Si vede con chiarezza la debolezza dell’immaginario delle forze pacifiste

C’è un video precedente in cui leader mondiali giocano o si spalmano crema solare in una mare rosso, lordato dal sangue delle stragi compiute in quel pezzo di terra. Confrontandoli oggi si vedono riproposte le stesse dicotomie, da una parte c’è la cupezza, lo sguardo verso il passato, il pessimismo del ricordo, dall’altro si offre un sogno, la proposta irrealistica e dis-utopica di un futuro di pace. Da una parte il sangue, dall’altra la gioia. Il raziocinio e la morale propendono per la prima, il desiderio e il godimento per la seconda. L’unica alternativa è ancora una fantasia triste, piena di sensi di colpa e ricerca dell’autenticità. Tutto un gioco in negativo dello svelamento. 

Il video di Sinistra Italiana creato in risposta a quello ripubblicato da Trump prova a giocare in quel terreno, vuole mostrare “un diverso futuro possibile”. Ma la risposta mi sembra ancora fiacca. Si vede con chiarezza la debolezza dell’immaginario delle forze pacifiste. Un progetto limitato alla costituzione di uno Stato, alla condivisione di gioco e spazi come semplice immagine della convivenza. La fantasia di Trump Gaza offre per lo meno edonismo e desiderio, (orripilante) pizza all’humus e relax, dall’altro c’è solo compresenza e, al massimo, studio.

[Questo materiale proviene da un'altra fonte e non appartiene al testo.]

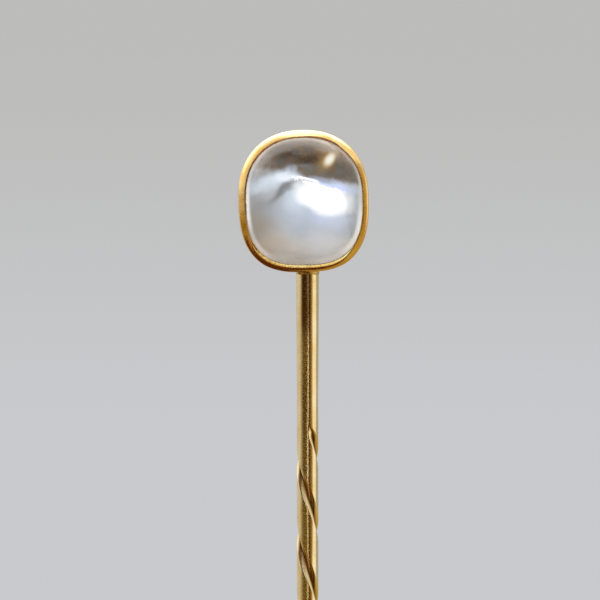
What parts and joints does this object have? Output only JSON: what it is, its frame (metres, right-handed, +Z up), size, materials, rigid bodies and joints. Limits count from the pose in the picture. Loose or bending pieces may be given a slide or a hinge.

Solo in parte mostra quale visione del mondo, quale “nuovo mondo” renderebbe plausibile, auspicabile, scontata una risoluzione del conflitto in Medio Oriente.  
Eppure abbiamo un grande vantaggio. Il sogno trumpiano è altrettanto fragile, non perché irrealistico ma perché, in fondo, è triste. Chi consuma sa o sta scoprendo quanto quei soggiorni in riviera da cui, in verità, siamo sempre più esclusi ed escluse siano, a parte forse le “donne barbute”, terribilmente noiosi.